After the neighbor’s wife came over to accuse him of being the father of her baby, my dad went to Tarfin, one of my mom’s brothers who had previously attempted to flee Romania and said, “let’s go.” They locked themselves in a train that was headed for Italy. At the border with Hungary, soldiers entered the wagon with sniffing dogs, checking every normal place they could think of, but they could not find my dad and uncle. The stay at that border was not long, but when they got to the border to Austria, the train remained at the station for over a day. The two got out of their hiding place and sat on the boxes to eat some food. Soon though, a train pulled up along side theirs. My dad peeked out and saw soldiers streaming out, entering his train to search. They panicked and rushed back into the hiding place. Not two seconds after he pulled the box over their hiding place, a soldier entered the wagon. The soldier looked around and sat down on the very box that my dad pulled over his hiding place. My dad’s heart was beating so strongly that if only the soldier was listening for heartbeats, he would have been caught. All the effort to get away. They feared the beatings and my father feared the return to his troubles. He didn’t flee for a better life, per se, though technically his life would have been hell if he remained, accused of impregnating a neighbor’s wife and all. He said he wrote down what he felt at the time, the doubts about actually fleeing, about going through the effort. I’m still trying to convince him to show me what he wrote then.
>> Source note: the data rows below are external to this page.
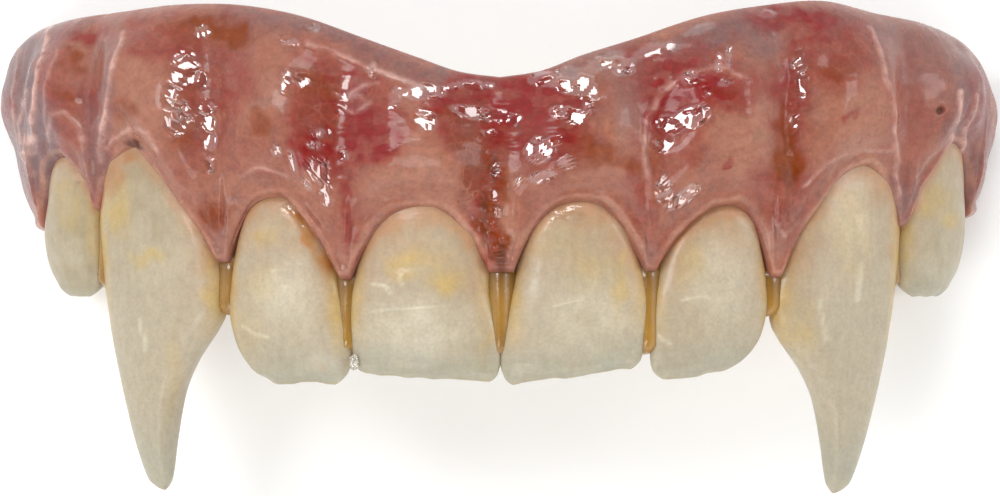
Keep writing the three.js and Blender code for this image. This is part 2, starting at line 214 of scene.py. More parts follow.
# Soft blots of colour on the gum: x, y, half width, half height, turn in degrees and strength. First
# the deep red pools, then orange brown tints, greyish mauve, the pale swellings over the roots, brown
# lobes that lie over each other, and dark pits.
BLOOD = (
    (345, 118, 50, 46, 0, 0.8), (376, 124, 30, 24, 0, 0.8), (322, 156, 30, 18, 0, 0.7),
    (340, 66, 46, 12, 22, 0.55), (472, 116, 34, 36, 0, 0.85), (516, 116, 66, 44, 0, 1.0),
    (492, 196, 9, 50, -4, 0.8), (554, 120, 28, 34, 0, 0.5), (682, 84, 44, 32, -30, 0.75),
    (726, 88, 52, 22, 0, 0.6), (668, 118, 24, 34, 0, 0.75), (648, 62, 30, 16, 0, 0.45),
    (790, 18, 46, 12, 0, 0.7), (834, 48, 44, 34, 0, 0.5), (794, 100, 16, 46, 0, 0.55),
    (88, 37, 20, 9, 0, 0.6), (160, 42, 34, 18, 0, 0.45), (232, 78, 22, 32, 0, 0.4),
    (88, 112, 20, 34, 0, 0.3), (905, 112, 20, 56, 0, 0.35), (976, 106, 12, 44, 0, 0.45),
    (9, 112, 10, 18, 0, 0.6), (60, 98, 16, 50, 0, 0.3), (495, 250, 5, 22, 0, 0.5),
    (347, 206, 8, 60, -6, 0.55), (674, 146, 16, 30, 0, 0.45), (196, 78, 30, 44, 0, 0.35),
    (455, 106, 30, 12, 20, 0.6), (640, 190, 12, 44, -10, 0.35), (770, 190, 14, 36, 0, 0.35),
    (206, 128, 16, 34, 0, 0.35), (800, 180, 20, 30, 0, 0.3), (930, 90, 20, 50, -15, 0.15),
    (727, 165, 9, 6, -30, 0.7), (846, 114, 10, 4, -40, 0.7),
)
SUN = (
    (226, 34, 19, 10, 8, 0.9), (202, 29, 16, 8, 0, 0.45), (188, 34, 22, 16, 0, 0.3),
    (262, 128, 13, 10, 0, 0.45), (80, 61, 9, 6, 0, 0.65), (74, 97, 12, 8, 0, 0.5),
    (124, 112, 14, 10, 0, 0.45), (206, 212, 8, 14, 0, 0.7), (184, 146, 14, 16, 0, 0.35),
    (791, 148, 9, 40, 4, 0.55), (787, 164, 10, 15, 0, 0.5), (612, 168, 44, 8, -4, 0.5),
    (732, 93, 30, 7, 0, 0.15), (584, 86, 18, 14, 0, 0.3), (478, 166, 13, 16, 0, 0.75),
    (470, 146, 14, 14, 20, 0.5), (596, 150, 22, 12, 0, 0.45), (455, 120, 16, 10, 0, 0.35),
    (212, 224, 12, 8, 0, 0.5), (835, 66, 22, 10, 0, 0.35), (318, 78, 18, 12, 0, 0.45),
    (470, 190, 14, 16, 0, 0.35), (494, 222, 6, 30, 0, 0.6), (504, 192, 6, 16, -8, 0.6),
    (505, 248, 7, 16, 0, 0.75),
)
MIST = (
    (18, 92, 26, 84, 0, 1.0), (103, 92, 11, 50, 10, 0.55), (632, 92, 20, 40, -10, 0.35),
    (700, 40, 56, 16, -22, 0.65), (758, 36, 34, 20, 0, 0.5), (936, 56, 52, 30, 24, 0.5),
    (970, 128, 20, 70, 0, 0.7), (92, 156, 12, 34, 0, 0.5), (214, 240, 12, 22, 0, 0.3),
    (40, 150, 22, 50, 0, 0.7), (330, 32, 60, 10, 12, 0.55), (420, 68, 60, 10, 16, 0.5),
    (560, 62, 70, 10, -14, 0.5), (780, 228, 14, 24, 0, 0.3), (650, 258, 14, 16, 0, 0.3),
    (352, 268, 14, 16, 0, 0.2), (905, 206, 14, 34, 0, 0.6), (250, 22, 50, 12, 0, 0.35),
    (60, 30, 40, 16, -30, 0.5), (866, 24, 50, 16, 8, 0.4), (790, 14, 54, 12, 0, 0.35),
    (500, 284, 14, 12, 0, 0.2),
)
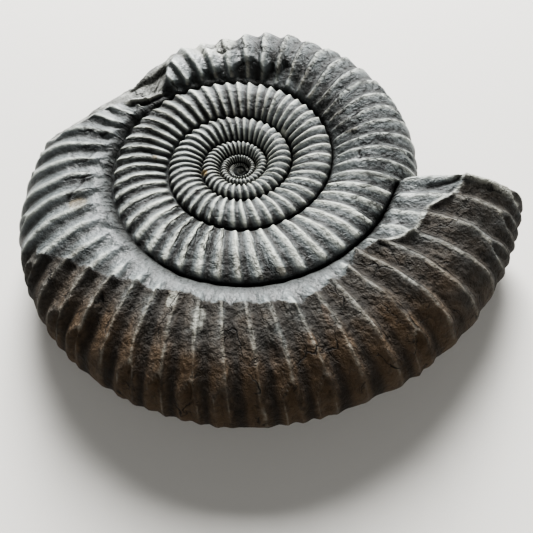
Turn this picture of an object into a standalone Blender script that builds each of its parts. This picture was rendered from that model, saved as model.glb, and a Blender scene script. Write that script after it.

The soldier did not hear his heartbeats and soon left the wagon. The next morning, as the train was moving, my dad looked out and saw mountains. What a sight mountains are for anyone who is leaving Hungary. If you are on the other side of the Iron Curtain, Hungary has no mountains, only Austria does, on that route. If you see mountains, you know you’ve made it. They had escaped Romania and were now in Austria. The problems they had to deal with now were with their appareance and their….smell. They had been in that wagon for six days, stuck for the most part under wooden planks. When they had reached a stop in Austria (my dad could not remember what it was, but it was before reaching Vienna), they could not get out the normal doors as they had been sealed, so they broke a window in the wagon and got out that way. They looked at each other and saw just how dirty they were. They did not dare urinate much at all in the wagon (the dogs would have sniffed that easily), and defacating was a chore also (some of things you do have to inevitably think about if you are trying to escape a totalitarian country). My uncle had not defacated in the six days in the wagon, while my dad had gone once. If they would have gone too much, the smell would have definitely brought the dogs on them.
They cleaned up at the station and with 270 lei attempted to do something, find some work while they attempted to get assylum with the United States embassy.
In Austria, my dad had made some attempts to bring his family over, even writing a letter to Ceausescu, which according to my mom was not helpful (but I still have to get more details from my mom’s side of the story). During his time in Austria is when my mom was in prison with the Securitate and we were with my grandparents. He spent ten months in Austria, finally making it to the United States on February 6, 1980.
So that’s why he fled Romania. Because he could not deal with a neighbor’s wife, who he slept with one night, accusing him of being the father of her baby. He doesn’t think it is his. It was a one night stand basically. What are the chances, he thinks. I don’t know the neighbor or his wife or their side of the story, or even their names. I think my mom knows them, and I could ask. I might have a half-brother in Romania right now. My mom’s side of the story on this is obviously not very kind to my dad or to the woman he slept with, (calling her a tiganca, a coarse word to describe Gypsies, who get a bad rap in Romania).
He was sorry he did it. He kept repeating that. He didn’t go to the churches in Romania to ask for forgiveness, but he did in Austria. He was sorry. The thing is that he was sorry only after the woman came to him accusing him of being the father. He did not say how sorry he was when the incident actually took place. He didn’t flee three days after he had slept with her. He continued on in his life thinking it was done, and would remain a secret. It didn’t and he fled. The Lord used this opportunity, though, to get us out of Romania. I think that if we hadn’t left Romania, I might never have found the Gospel. I’ve thought about what life would have been like for me if I remained in Romania. What kind of man would I have become? Would I have been like my father? Would my mother have ever left him?
My dad has been concerned all his life if my sister and I would ever be thankful to him for leaving Romania. He’s been afraid that in our disassociating with him, of removing him from our lives after his excessive abusive actions that we would not thank him for the positive things he’s done, including this, fleeing Romania and then convincing his wife to bring the rest of the family. This is one of the things he does not need to worry about. We are thankful. We’ve thanked him. He thinks though that I will one day thank him for beating me up. He thinks that he would rather hear from his children, “thanks for beating me up,” rather than “why didn’t you beat me?”
One day I will share with him this story I wrote feverishly one day in high school. I had to let this out somehow. It flowed out like no other story of mine. I’ve forgiven him for what he had done, but it cannot be forgotten, nor thought as something positive.
As you can see, my feelings about my father are still quite mixed. But we had a good conversation today, on the 24th anniversary of our arrival in America. We talked positively one with another. And I feel better when thinking back on that day, arriving at the Houston airport with a little American flag in my hand, walking through the big crowd waiting for their loved ones. I see a man with a beard whose eyes look familiar. I do not recognize the beard, but I do recognize the eyes. It is my father. He’s happy to see me. Am I happy to see him? I don’t know. But it’s getting better.